Controlling Collaboration through Layered Access

Under this strategy, firms neither fully open their collaborative capabilities nor retreat entirely into closed control. Instead, they leverage AI to construct a privileged unified view internally, then selectively and conditionally, often for a fee, provide partial visibility to their still fragmented partner ecosystems.


FedEx pursues this approach. It has invested heavily in AI-powered routing systems, forming a unified operational view based on real-time data across its entire network. However, it shares information externally only to a limited extent, frequently behind paywalls. This compels customers and partners to rely on FedEx for critical data, thereby consolidating its hub status. As long as its network density and service coverage remain advantageous, customers will continue to pay for this visibility rather than building their own systems, sustaining this business model.

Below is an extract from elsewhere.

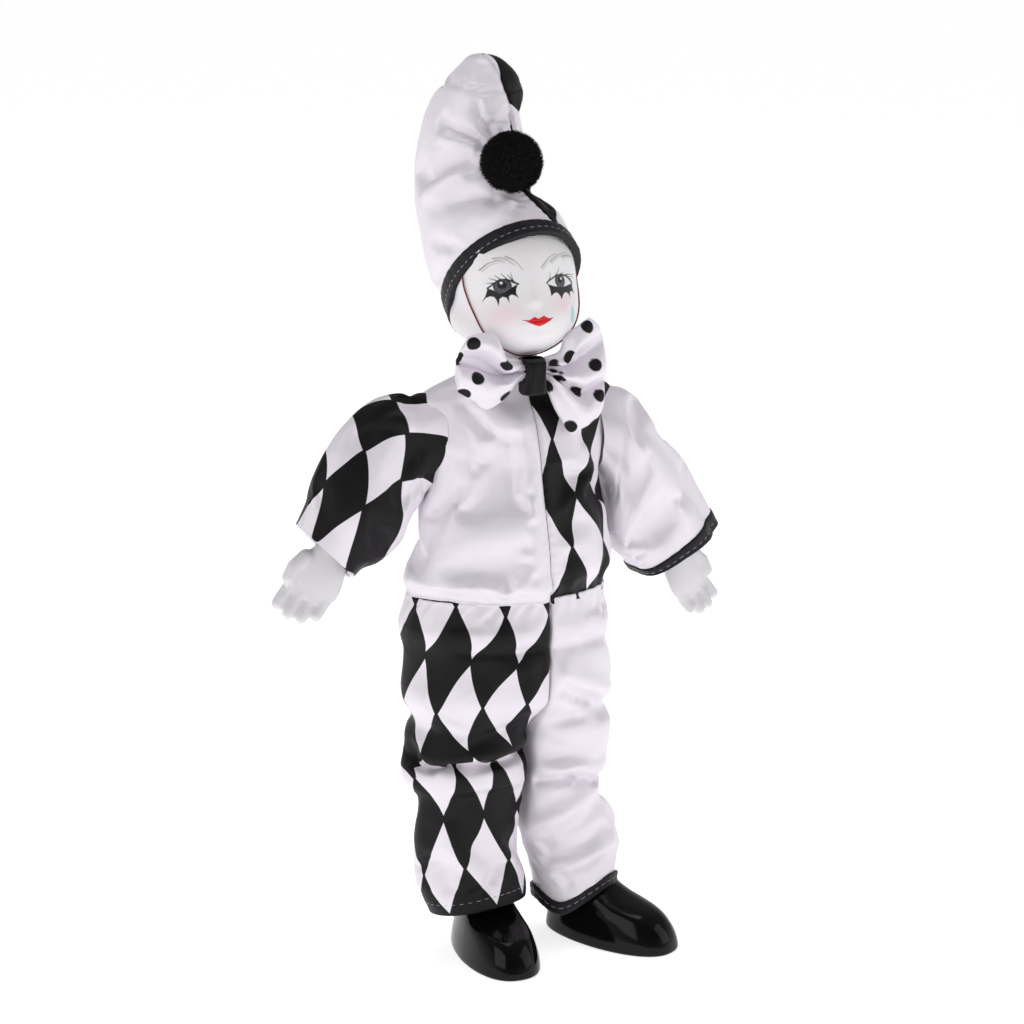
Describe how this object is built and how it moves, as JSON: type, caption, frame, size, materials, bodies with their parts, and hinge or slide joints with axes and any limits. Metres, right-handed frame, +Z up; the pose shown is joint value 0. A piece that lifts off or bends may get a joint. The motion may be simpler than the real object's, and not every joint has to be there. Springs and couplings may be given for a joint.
{
  "type": "porcelain clown doll",
  "caption": "Standing clown doll with a porcelain head, hands and shoes, a black and white satin suit, a tall cap with a pompom and a spotted bow.",
  "frame": {"origin": "middle of the overall box, on the ground under the soles of the shoes", "axes": "+Z up the doll, -Y the way it faces, +X towards its left hand"},
  "size_m": [0.2046, 0.0862, 0.375],
  "materials": {
    "bisque_porcelain": "white bisque with a soft sheen, painted face",
    "glazed_porcelain": "black, high gloss",
    "white_satin": "white polyester satin, soft lustre",
    "diamond_satin": "white satin printed with black diamonds",
    "spotted_satin": "white satin printed with black spots",
    "black_binding": "black satin bias binding with a row of stitches",
    "pompom_yarn": "black clipped yarn",
    "red_elastic": "thin dark red elastic cord"
  },
  "bodies": {
    "root": {"shoe_right": "glazed_porcelain", "shoe_left": "glazed_porcelain", "trousers_right_leg": "diamond_satin", "trousers_left_leg": "white_satin", "trousers_left_binding": "black_binding", "tunic_white_half": "white_satin", "tunic_diamond_half": "diamond_satin", "sleeve_right": "diamond_satin", "sleeve_left": "white_satin", "sleeve_left_binding": "black_binding", "hand_right": "bisque_porcelain", "hand_left": "bisque_porcelain", "head": "bisque_porcelain", "hat_white_half": "white_satin", "hat_diamond_half": "diamond_satin", "hat_binding": "black_binding", "pompom": "pompom_yarn", "chin_elastic": "red_elastic", "bow_right_wing": "spotted_satin", "bow_left_wing": "spotted_satin", "bow_knot": "black_binding"}
  },
  "joints": []
}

AI-driven collaboration, enabling people, tools, and systems to work together efficiently without consensus, will deliver tangible gains in speed, cost, and innovation for fragmented industries. It will also precipitate a shift in power. In the short term, the winners will be those who effectively deploy AI to bridge systemic divides and accomplish tangible work. Yet in the long run, collaboration alone will prove insufficient. As project scale expands and the costs of failure mount, concerns over accountability, trust, and ownership will inevitably drive industries to rebuild shared rules and clarify rights and responsibilities. A viable path forward involves using artificial intelligence to initiate collaboration where coordination costs have long been prohibitive, while consciously constructing governance mechanisms, contracts, and norms to transform rapid coordination into durable, trustworthy ecosystems.